16 Ekim 2019 Çarşamba

3767

Bugünlerde 7:30 yerine 8:30 gibi uyanır oldum, vücut saatim otomatikman sonbahara aldı kendini. Sabah biraz maillerime baktım ve muhasebeye götürülecek faturaları kestim, 10 gibi annem geldi. Bugün birlikte kahvaltı planımız var, Moda'ya geçiyoruz. Hava puslu ve kapalı, yağacak gibi ama yağmıyor da-bir garip. Böyle havalarda gözlerim kurur lensler batar, kafamı toparlayamam ben.
Uzun uzun yürüyüp sonunda epeydir uğramadığımız Kemal'in Yeri'ne oturduk. Manzarası harika buranın ama kahvaltısı çeşitli değil. Olsun; peynirleri fena değil ve simit taze. Çay da hoşumuza gidince biraz uzun oturuyoruz. Konuştuklarımız annemin annesinden çektikleri daha çok; anneannemin aşırı sinirli titiz karakteri...
Ardından muhasebecime hızlıca bir uğrayıp terapi için Acıbadem'e geçiyoruz. Bu seansta kendimi Arda'dan bahsederken buluyorum, geçenlerde mesaj attı diye sanırım. Görüşelim dedi, hem görmek istedim hem de gerildim.
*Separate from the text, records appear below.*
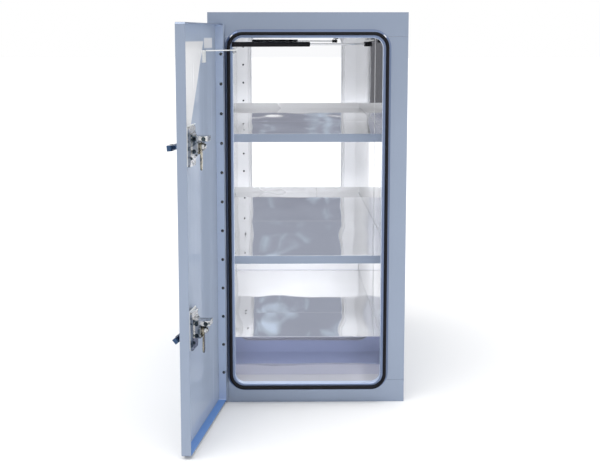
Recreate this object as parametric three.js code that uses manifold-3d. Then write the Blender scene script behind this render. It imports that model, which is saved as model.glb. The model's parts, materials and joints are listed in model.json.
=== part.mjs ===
// A tall sheet-aluminium cabinet with one gasketed pan door on a continuous hinge, two folding
// T-handle cam latches, a gas strut door stay, two fixed shelves and a retainer plate.
// Millimetres, +Z up. Origin at the centre of the base; the door side faces -Y.
// The door stands open, with its latches unlocked.

import * as THREE from 'three';
import { mergeVertices } from 'three/addons/utils/BufferGeometryUtils.js';
import Module from 'manifold-3d';

const wasm = await Module();
wasm.setup();

// ---------------------------------------------------------------- driving dimensions
const WIDTH = 610;
const HEIGHT = 1219;
const DEPTH = 1270;
const SHEET = 3;
const GAP = 0.3;

const OPENING = { halfWidth: 228, bottom: 65, top: 1142, radius: 30 };
const RIM = { width: 18.5, proud: 15, inward: 10, sheet: 2 };
const SEAL = { offset: 8, width: 10.2, height: 12 };
const TOP_SEAM = 1146;
const BOTTOM_SEAM = 72;

const SHELF = { setBack: 309, sheet: 2.5, lip: 25, upper: 802, lower: 391 };
const RETAINER_TOP = 136;
const RAIL = { leg: 25, sheet: 2.5, rearGap: 40 };

const HINGE = { x: -256, y: -640, leaf: 26, sheet: 1.6, barrel: 4.5, pin: 2, knuckles: 12 };
const DOOR = { near: 5, far: 544, bottom: 9, top: 1184, depth: 27, sheet: 2.5, radius: 6 };
const DOOR_OPEN = THREE.MathUtils.degToRad(98);

const LATCH_ACROSS = 440;
const LATCHES = [
  { name: 'upper', z: 852, fold: THREE.MathUtils.degToRad(85) },
  { name: 'lower', z: 343, fold: THREE.MathUtils.degToRad(50) },
];
const DISH = { width: 116, height: 137, flange: 2, recessWidth: 82, recessHeight: 108, recess: 21, wall: 1.5 };
const SPINDLE = { radius: 7, bore: 7.5, armFrom: 16, armTo: 20, end: 31 };
const ARM = { length: 66, width: 18 };
const HANDLE = { pivotDepth: 5, reach: 50, grip: 16, gripDepth: 16, span: 66, stem: 9, stemWidth: 16 };

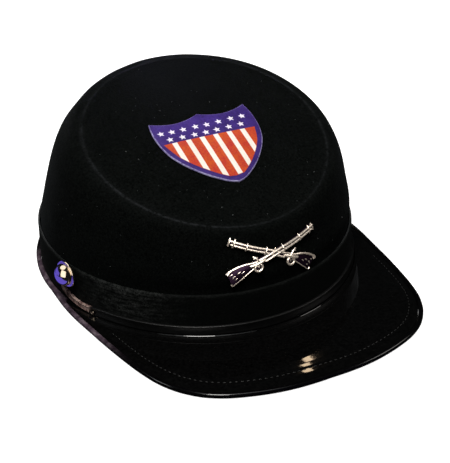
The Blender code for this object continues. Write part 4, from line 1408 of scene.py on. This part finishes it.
def main():
    sc = bpy.context.scene
    sc.view_settings.view_transform = "Standard"
    sc.view_settings.look = "None"
    felt = felt_material("black_felt_wool", (0.0006, 0.0009, 0.0008), (0.0056, 0.0066, 0.0061))
    ribbon = ribbon_material("black_ribbon_weave")
    patent = patent_material("visor_lacquer")
    edge = patent_material("edge_lacquer", (0.0012, 0.0011, 0.0013), 0.16, 0.05, worn=True)
    strap = strap_material("strap_lacquer")
    thread = thread_material("black_thread", (0.0045, 0.005, 0.0045))
    brass = metal_material("brass_polished", (0.95, 0.80, 0.62), (0.60, 0.42, 0.28), 0.08, 0.20)
    gilt = metal_material("gilt_stamping", (1.0, 0.92, 0.80), (0.70, 0.42, 0.34), 0.27, 0.35, 0.88)
    # painted shade: near-black violet in the badge's hollows, standing for shade with a violet reflection in it
    painted_shade = metal_material("gilt_recess", (0.016, 0.006, 0.018), (0.006, 0.002, 0.008), 0.45, 0.6, 0.9)
    violet = print_material("violet_print", (0.030, 0.015, 0.115), (0.064, 0.034, 0.220))
    rim = print_material("violet_rim", (0.10, 0.07, 0.27), (0.52, 0.49, 0.76), 0.35)
    red = print_material("vermilion_print", (0.48, 0.032, 0.034), (0.62, 0.110, 0.018))
    white = print_material("stripe_print", (0.91, 0.84, 0.74), (0.97, 0.92, 0.85))
    star = print_material("star_print", (0.94, 0.92, 0.92), (0.98, 0.97, 0.97))
    pale = thread_material("lint", (0.11, 0.12, 0.12))
    add_camera()
    add_stage()
    soft, window, boxes, violets, front, under, behind = add_lights()
    add_crown(felt)
    add_lint(pale)
    add_band(ribbon)
    add_visor(patent, thread)
    add_edge(edge, edge)
    add_strap(strap)
    add_slide(brass)
    add_button("button_right", "side_button_r", -1, brass, painted_shade)
    add_button("button_left", "side_button_l", 1, brass, painted_shade)
    add_shield(violet, red, white, rim, star)
    badge = add_badge(gilt, painted_shade)
    badge.visible_glossy = False
    parts = [o for o in bpy.data.objects if o.type == "MESH" and not o.hide_render]
    round_work = ("button_right", "button_left", "slide_plate")
    others = sorted({o.name for o in parts if not o.name.startswith(round_work)})
    share_lights([(soft, others), (window, ("visor_patent",)), (boxes, round_work),
                  (violets, ("button_right", "button_left")), (front, ("rifles_relief",)),
                  (under, ("bound_edge_roll",)), (behind, ("crown_felt", "band_ribbon", "felt_lint"))], parts)


main()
Onunla buluşma fikri beni hem mutlu etti, çünkü kendimi iyi hissettireceğini ve destek olacağını biliyorum, hem de rahatsız etti. Çünkü üzüleceğimi de biliyorum.
Lisedeki ilişkimizi anlattım, benim için ne kadar mükemmel bir insan olduğunu. Beni her halimle görüp sevdiğini, ona her şeyimi anlatabildiğimi. Nasıl idealize ettiğimi, etrafımızdaki herkesin de ideal bir çift olarak bizi gördüğünü...
Ama bir de gölge tarafı olduğunu; geceleri içtikten sonra saldırganlaşıp milletle kavga ettiğini, başka birine dönüştüğünü. Benim hayatımda olan sevdiğim her ne varsa, okulum dahil, nefret ettiğini ve öfkelenince etrafı kırıp döktüğünü...
Hepsi geride kaldı, ama içimdeki izi baki kaldı. Buluşmayı ertelesem de, kaçış yok biliyorum ki bir gün yüzleşeceğiz. Onu bırakan benmişim gibi hissediyorum ve parka kedimi bırakmışım gibi suçluluk duyuyorum. Umarım iyidir ve beni affedebilmiştir.